Sponsored by the UCLA Brain Mapping Center Faculty
The focus of these talks is on advancing the use of brain mapping methods in neuroscience with an emphasis on contemporary issues of neuroplasticity, neurodevelopment, and biomarker development in neuropsychiatric disease.
Hosted By: Shantanu Joshi, PhD, Neurology, UCLA
Nanthia Suthana, PhD Assistant Professor Psychiatry & Biobehavioral Sciences, Neurosurgery, and Psychology David Geffen School of Medicine at UCLA |
*Please note a change in this seminar's venue
Electrical stimulation has been successful in treating certain neurologic and psychiatric disorders with recent increased interest in its potential application for alleviating memory disorders. However, findings across stimulation studies of memory in humans have been inconclusive possibly due to difficulties in targeting relevant neural circuits within single subjects. High-resolution structural and functional magnetic resonance imaging methods provide an opportunity to individually tailor targeted treatment to memory related networks.
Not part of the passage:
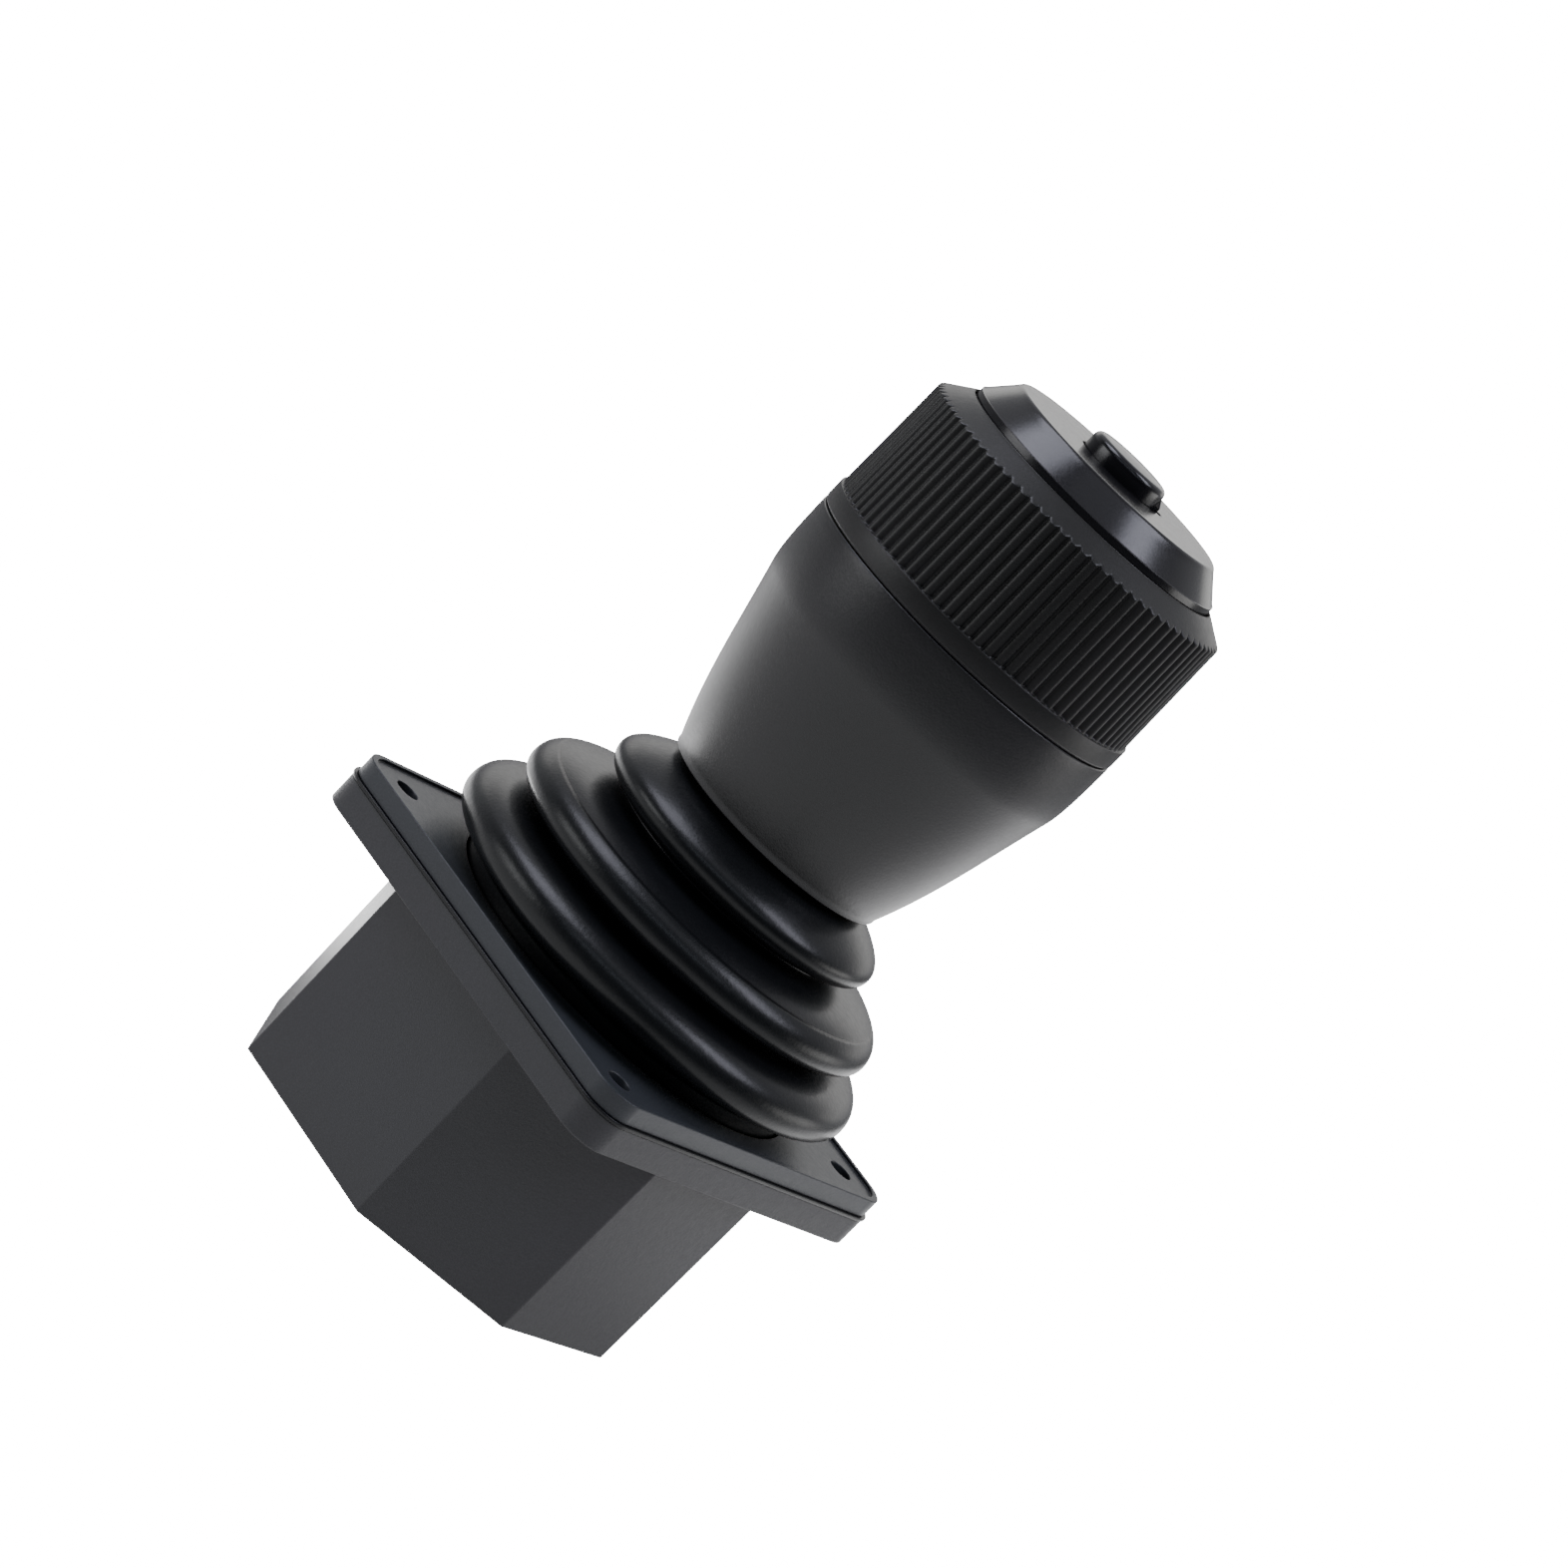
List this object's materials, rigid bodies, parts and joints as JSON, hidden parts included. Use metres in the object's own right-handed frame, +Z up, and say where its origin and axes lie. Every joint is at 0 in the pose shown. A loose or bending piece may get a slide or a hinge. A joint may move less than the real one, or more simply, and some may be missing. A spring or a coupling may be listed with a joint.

I will present results from both invasive (i.e., deep brain stimulation) and non-invasive (i.e., transcranial magnetic stimulation) stimulation studies of hippocampal-related networks with the goal of improving episodic memory. Findings from these studies suggest that stimulation of afferent input to the hippocampus may be therapeutically effective for the modulation of memory encoding in humans.